Apprentices were stationed in one part of the ship for three months, as royal yardmen at the maintop, for example. Only in case of necessity were they detailed for duty as messmen. Cruiser training ships made a summer cruise and a winter cruise. After making both cruises the apprentices were transferred to a cruising ship of war. At this time they were advanced to Apprentice Second Class. Pay was then $10.00 per month. Aboard the cruising ship their duties continued to include considerable training. After one year's service, they were advanced to Apprentice First Class, monthly pay of $11.00.
Apprentices First Class had a grade equal to that of Seaman Second Class, or Ordinary Seaman; and an Apprentice Third Class was equal to that of Seaman Third Class, or Landsman. As a group these were the "Apprentice Boys" (there was also a rating of Boy in the Navy in 1797).
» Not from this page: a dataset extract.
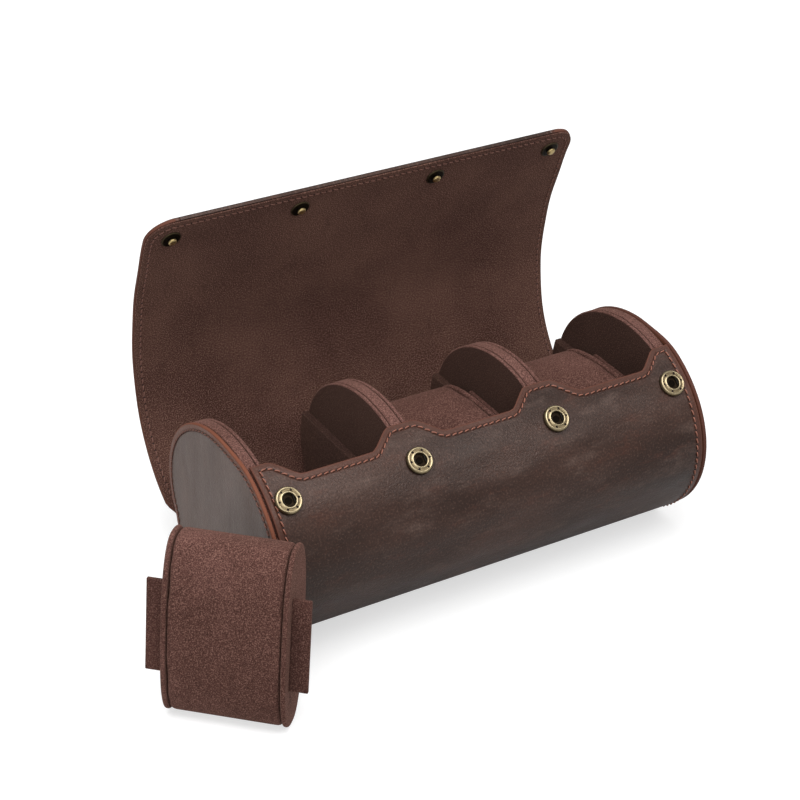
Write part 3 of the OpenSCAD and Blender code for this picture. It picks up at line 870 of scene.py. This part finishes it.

In view of the difficult entrance requirements, the low pay, and the varied duty they were subjected to, the question often was asked why would a youngster want to become an apprentice. One of the reasons was that they received a good education for the time, and at the same time received systematic instruction in seamanship.
The apprentice training system in the Navy ended in December 1904 when it became merged with the landsman training system of that time. The main emphasis shifted to basic training ashore, with a three months' course of instruction at one of the Navy's three training stations. These were Newport, Norfolk, and San Francisco.
The last Apprentice Boy payed off was Harry Morris, TMC who served from 1903 to 1958. Chief Morris, like the other ex-apprentices, wore a "figure of eight" knot insignia on his uniform.
[Ex-Apprentice Figure Eight Knot Insignia]
Ex-Apprentice Distinguishing Mark. - Enlisted men who have held the rating of Apprentice in the Navy shall wear a mark consisting of a "figure of eight" knot. Chief petty officers shall wear it on the coat sleeve below the rating badge. Other men shall wear it on the breast of the jumper, 2" below the "V", neck opening.